Richards is negotiating with the Fairfield Farmers’ Market board to see if it would be willing to hold the market every day of FAIRfest. Richards said it would be a boon to both FAIRfest and the vendors at the market. She hopes to receive city council approval to have the farmers’ market vendors set up shop on the square.
One tweak in store for next year is that bands will probably play outside only after 5 p.m. Richards said the heat during the day kept some people away from this year’s festival.
FAIRfest featured performers inside the Fairfield Arts & Convention Center, which gave attendees a chance to cool down in an air-conditioned building while still being entertained. Richards wants to continue the indoor concerts at the convention center and save the acts on the big stage for the evening. She also hopes the bands will be able to play a little later next year than this year.
The event will have vendors near the main stage, although Richards plans for them to be on Briggs Avenue instead of North Main Street as they were in 2013. She said she is sensitive to the concerns of downtown businesses whose parking spaces were blocked off this year and wants to avoid that next year.
Businesses on the square will be able to set up a booth for FAIRfest without paying a vendor fee, Richards said. Only outside vendors will be charged a vendor fee.
Richards is a member of a core group that organizes FAIRfest. The other members of the group are Richard Sarnat, James Moore and Roland Wells. The group has decided it wants to expand the musical selection for FAIRfest 2014 to include gospel music.
The gospel musical acts will likely perform on a Sunday morning and early afternoon, before the country music section of the concert begins. Richards said she is still looking for a local person to organize the gospel component of the concert.

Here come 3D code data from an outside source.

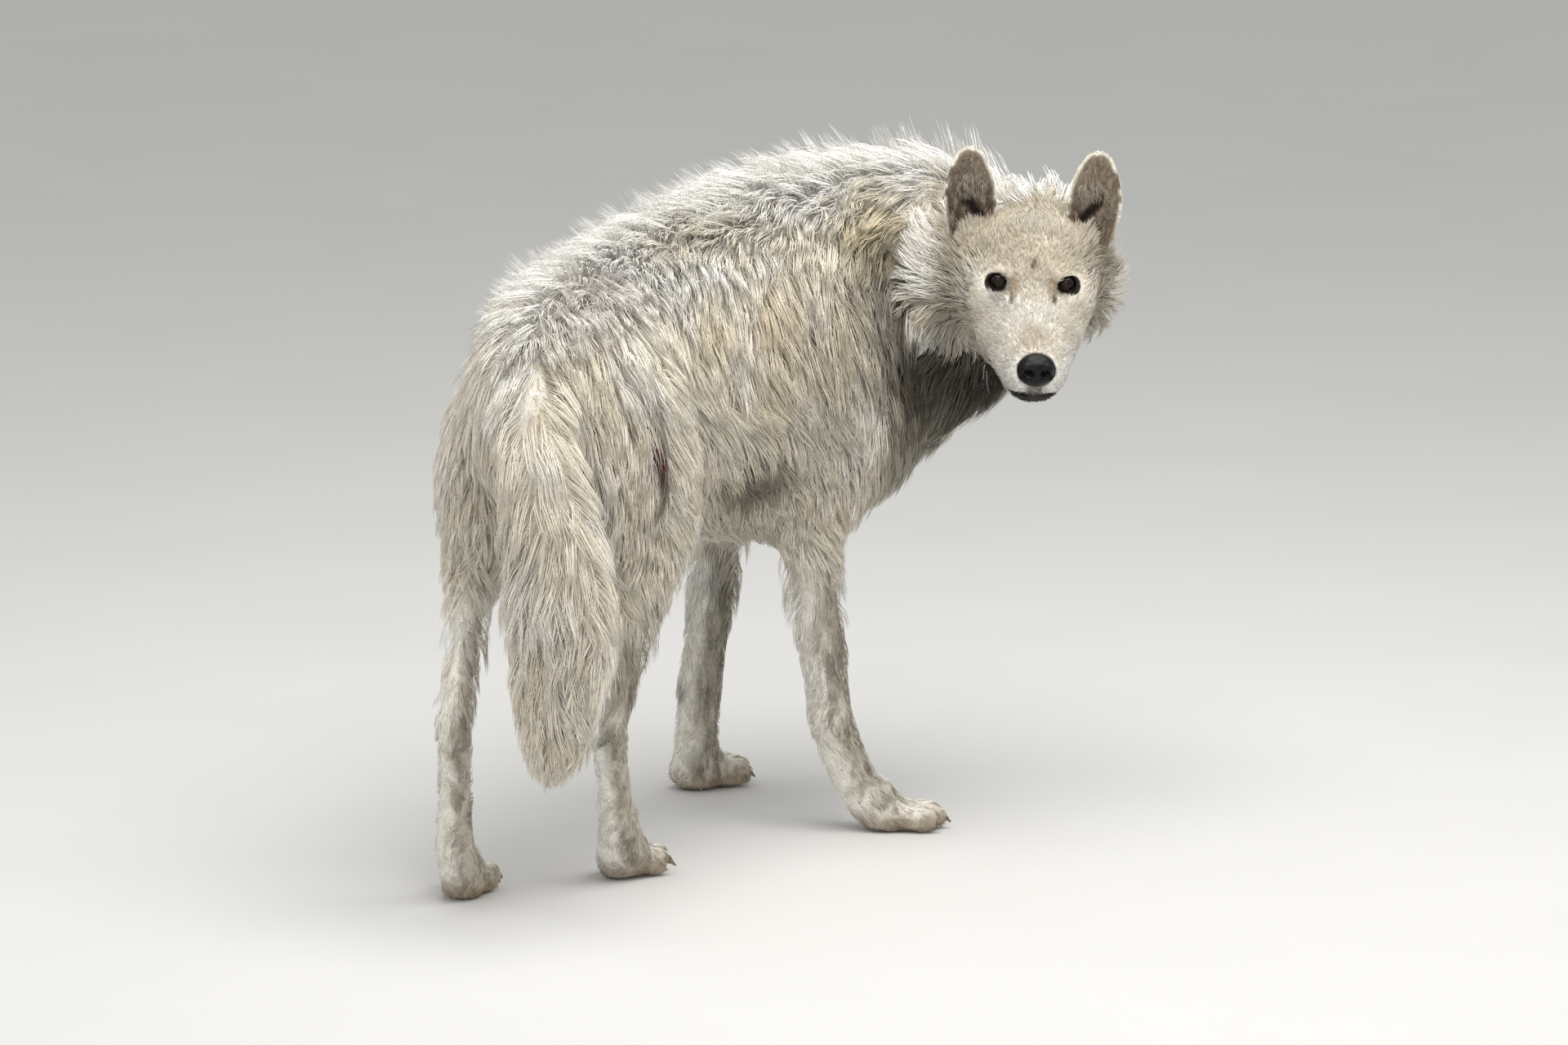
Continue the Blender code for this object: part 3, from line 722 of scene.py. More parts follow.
def neck_line(count=24):
    """Points of the neck's line from the shoulders to the nape, and its directions."""
    share = np.linspace(0.0, 1.0, count)[:, None]
    start, end = np.array(NECK_START), from_head([NAPE])[0]
    leave = np.array((math.cos(SPINE_HEADINGS[1]), math.sin(SPINE_HEADINGS[1]), 0.0)) * NECK_RUNS[0]
    arrive = unit(np.array([to_front]) * (1, 1, 0))[0] * NECK_RUNS[1]
    spots = (start * (2 * share ** 3 - 3 * share ** 2 + 1) + leave * (share ** 3 - 2 * share ** 2 + share)
             + end * (3 * share ** 2 - 2 * share ** 3) + arrive * (share ** 3 - share ** 2))
    return spots, unit(np.gradient(spots, axis=0))


def coat_lie():
    """The way the hair lies at each skin point, along the skin."""
    height = skin_points[:, 2]
    along = np.clip((skin_points[:, 0] - PELVIS_X) / (SHOULDER_X - PELVIS_X), 0.0, 1.0)
    heading = mix(SPINE_HEADINGS[0], SPINE_HEADINGS[1], along)
    ahead = np.column_stack((np.cos(heading), np.sin(heading), np.zeros(len(heading))))
    down = np.array((0.0, 0.0, -1.0))
    away = unit(skin_points - np.array(nose_at))
    lie = away.copy()
    flank = step(-0.30, -0.16, skin_points[:, 0]) * step(0.24, 0.06, skin_points[:, 0])
    back = 0.9 * step(0.66, 0.78, height) - 0.65 * flank * step(0.68, 0.56, height)
    trunk_lie = down + ahead * -back[:, None]
    lie[on_trunk] = trunk_lie[on_trunk]
    spots, directions = neck_line()
    closest = np.linalg.norm(skin_points[:, None] - spots[None], axis=2).argmin(1)
    neck_lie = down * 0.65 - directions[closest] * (0.45 + 0.55 * step(0.62, 0.72, height))[:, None]
    lie[on_neck] = neck_lie[on_neck]
    lie[on_tail | on_leg] = down
    ruff = on_head & (skin_depth > 0.014) & ~is_ear
    ruff_lie = away + down * (0.25 + 0.55 * step(-0.02, -0.07, head_places[:, 2]))[:, None]
    lie[ruff] = ruff_lie[ruff]
    for node in FLESH:
        if node.endswith("_foot"):
            mine = skin_owner == FLESH.index(node)
            ankle = np.array(centre(node.replace("_foot", "_shank") if "hind" in node
                                    else node.replace("_foot", "_forearm")))
            lie[mine] = unit(skin_points[mine] - ankle * (1, 1, 0) - np.array((0, 0, 0.12)))
    ear_up = np.array(to_top) - 0.25 * np.array(to_front)
    lie[is_ear] = ear_up
    for _ in range(3):
        lie -= skin_normals * (lie * skin_normals).sum(1)[:, None]
        lie = smoothed(unit(lie), skin_edges, 8)
    lie -= skin_normals * (lie * skin_normals).sum(1)[:, None]
    return unit(lie)


skin_lie = coat_lie()
rim = tree_of(skin_points[is_ear & (np.abs(skin_normals @ np.array(to_front)) < 0.25)])
print("skin points", len(skin_points), "of them ears", int(is_ear.sum()))

# %% [markdown]
# ## The coat's colours
# A white wolf is not one white. The guard hairs along the back are pure white, and the hair that faces up is
# painted lighter still as light from above; the flanks are cream, and wool that is being shed shows tan and
# crimped. Painted shade greys the hair that faces down and darkens the throat and chest under the head,
# the elbows, the jaw's underside, the ruff behind the cheeks and the eyes' inner corners, and the neck
# behind the ruff is grey-brown, partly as painted shade. Mud and old scent marks stain the feet. All these
# markings are worked out by one function from soft-edged spots and lines that are given in metres, so that
# the skin and the hair over it always agree.

# %% The coat's colours
WHITE, CREAM, WOOL = "#FDFCF9", "#F6EFE1", "#E0D2AF"
GREY, UMBER, THROAT_SHADE, ROSE, TAN = "#B5AE9F", "#7E7565", "#221F1A", "#EDE5E0", "#E0CDA6"
BLOOD, SOOT, LIP = "#5A2218", "#4A423B", "#1D1A1A"
FACE_CREAM, FACE_SAND, FACE_TAN, FACE_GREY = "#CFCAC0", "#CFC1A8", "#A39478", "#B7ADA0"
TEAR_BROWN, CORNER_SHADE, BROW_BROWN = "#43362E", "#A8926F", "#5E4D3C"
WORN_TAN, LID_GREY = "#B5A18B", "#9F9997"
EAR_FOOT_SAND, CHEEK_SHADE, MUD = "#B8AB94", "#857B69", "#A48F77"
EAR_BROWN, EAR_DARK, EAR_PALE, EAR_WELL_SHADE = "#6C5D4F", "#4E4037", "#9F927E", "#1A1412"
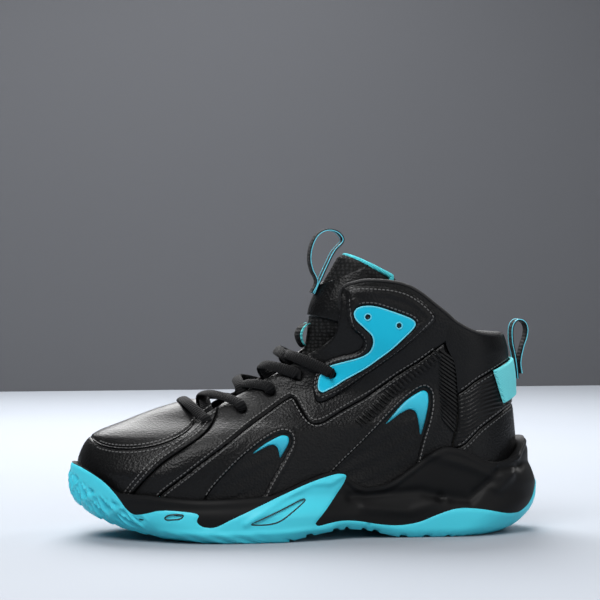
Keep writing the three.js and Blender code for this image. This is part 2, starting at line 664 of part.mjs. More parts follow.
// Lining of the quarters, in one piece round the heel.
const liningFront = alongFeather(vampBack[0][0] + 2);
const quarterLiningSpots = roundHeel((side) =>
  patchwork(side, {
    low: rail([...liningFront, ...alongFeather(-90, -50, -10, 30, 70, 110, 130), heelFeather]),
    high: rail([[-73, 76], [-68, 80], ...throatEdge, ...topline, ...collarBack.slice(1), heelEdge(129)]),
    start: rail([...liningFront, ...vampBack.slice(1, -1).map(([x, z]) => [x + 2.2, z]), [-73, 76]]),
    end: heelLine(heelFeather[1], 129),
  }, evenly(22).map((u) => 1 - (1 - u) ** 1.6), 9),
);
const counterSpots = roundHeel((side) =>
  patchwork(side, {
    low: rail([[82, feather(82)], [96, feather(96)], [118, feather(118)], heelFeather]),
    high: rail([[85, 62], [97, 84], [114, 97], heelEdge(102)]),
    start: straight([82, feather(82)], [85, 62]),
    end: heelLine(heelFeather[1], 102),
  }, evenly(8).map((u) => 1 - (1 - u) ** 1.6), 6),
);
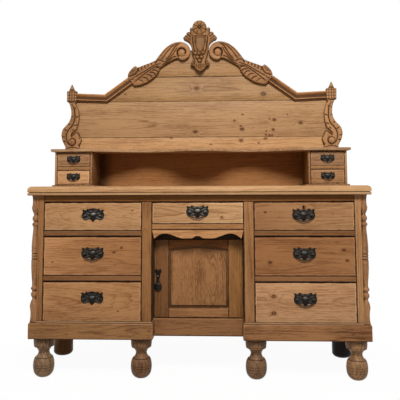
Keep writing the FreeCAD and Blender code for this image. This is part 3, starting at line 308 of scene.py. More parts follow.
def pine(name, pale, deep, knots=(), marking=1.0, ring=0.0055, gloss=0.42, edge_dirt_and_shade=0.6, edge_wear_and_highlight=0.35,
         speckle=0.5, ends=1.0, line=1.1, broken=0.55):
    """Old waxed pine: year rings cut by the board, long fibres, knots, pores, a dark line along
    the edges, in millimetres, that is dirt and painted shade of the gaps, and pale edges beside
    it, rubbed bare and partly a painted highlight.  Knots are (along, across, radius) from a
    board's middle."""
    finish, tree = blank_finish(name)

    def marked(mark, output="Vector"):
        return step(tree, "ShaderNodeAttribute", attribute_name=mark).outputs[output]

    def vector_of(how, *values, output=0):
        return step(tree, "ShaderNodeVectorMath", values, operation=how).outputs[output]

    def stretched(vector, scale):
        return vector_of("MULTIPLY", vector, scale)

    def noise(vector, scale, detail=2.0, rough=0.5, output=0):
        return step(tree, "ShaderNodeTexNoise", {"Vector": vector, "Scale": scale, "Detail": detail,
                                                 "Roughness": rough}).outputs[output]

    def between(value, low, high, out_low=0.0, out_high=1.0):
        return step(tree, "ShaderNodeMapRange", [value, low, high, out_low, out_high]).outputs[0]

    def mixed(share, first, second, way="MIX"):
        return step(tree, "ShaderNodeMix", {0: share, 6: first, 7: second}, data_type="RGBA",
                    blend_type=way).outputs[2]

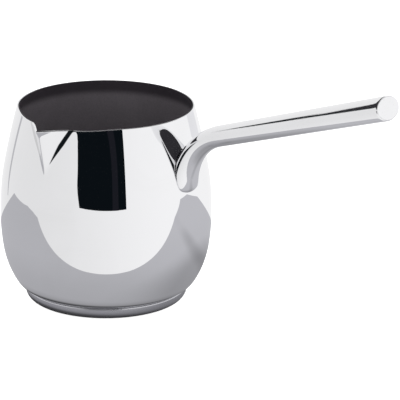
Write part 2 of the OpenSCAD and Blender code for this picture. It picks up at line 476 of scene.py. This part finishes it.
def addNode(tree, kind, **settings):  # settings are its sockets or its properties
    node = tree.nodes.new(kind)
    for name, value in settings.items():
        if name in node.inputs:
            node.inputs[name].default_value = value
        else:
            setattr(node, name, value)
    return node


def feed(tree, socket, value):  # value is another node's output, a number or a colour
    if isinstance(value, bpy.types.NodeSocket):
        tree.links.new(value, socket)
    else:
        socket.default_value = value


def maths(tree, operation, *values):
    node = addNode(tree, "ShaderNodeMath", operation=operation)
    for socket, value in zip(node.inputs, values):
        feed(tree, socket, value)
    return node.outputs[0]


def vectorMaths(tree, operation, *values):
    node = addNode(tree, "ShaderNodeVectorMath", operation=operation)
    for socket, value in zip(node.inputs, values):
        feed(tree, socket, value)
    return node.outputs["Vector" if operation == "MULTIPLY" else "Value"]


# Carries a value over from one range to another, with soft ends unless it is linear
def spanOver(tree, value, low, high, newLow=0.0, newHigh=1.0, kind="SMOOTHSTEP"):
    node = addNode(tree, "ShaderNodeMapRange", interpolation_type=kind)
    feed(tree, node.inputs["Value"], value)
    for label, number in (("From Min", low), ("From Max", high), ("To Min", newLow), ("To Max", newHigh)):
        node.inputs[label].default_value = number
    return node.outputs["Result"]


def addNoise(tree, place, scale, **settings):
    node = addNode(tree, "ShaderNodeTexNoise", **settings)
    feed(tree, node.inputs["Vector"], place)
    feed(tree, node.inputs["Scale"], scale)
    return node.outputs["Fac"]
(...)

Just as in 2013, the next FAIRfest will feature guest speakers on sustainability issues. Richards wants to foster public participation in finding a solution to environmental problems, rather than have the public passively listen to a lecture. Laura Tarnoff will be in charge of organizing that portion of FAIRfest.
In its inaugural year, FAIRfest operated on a budget of $80,000. Richards said some of the acts were booked months in advance, but the big push to get everything lined up didn’t happen until six weeks prior to the festival. She is pleased that she and the rest of the core group are already laying plans for FAIRfest 2014.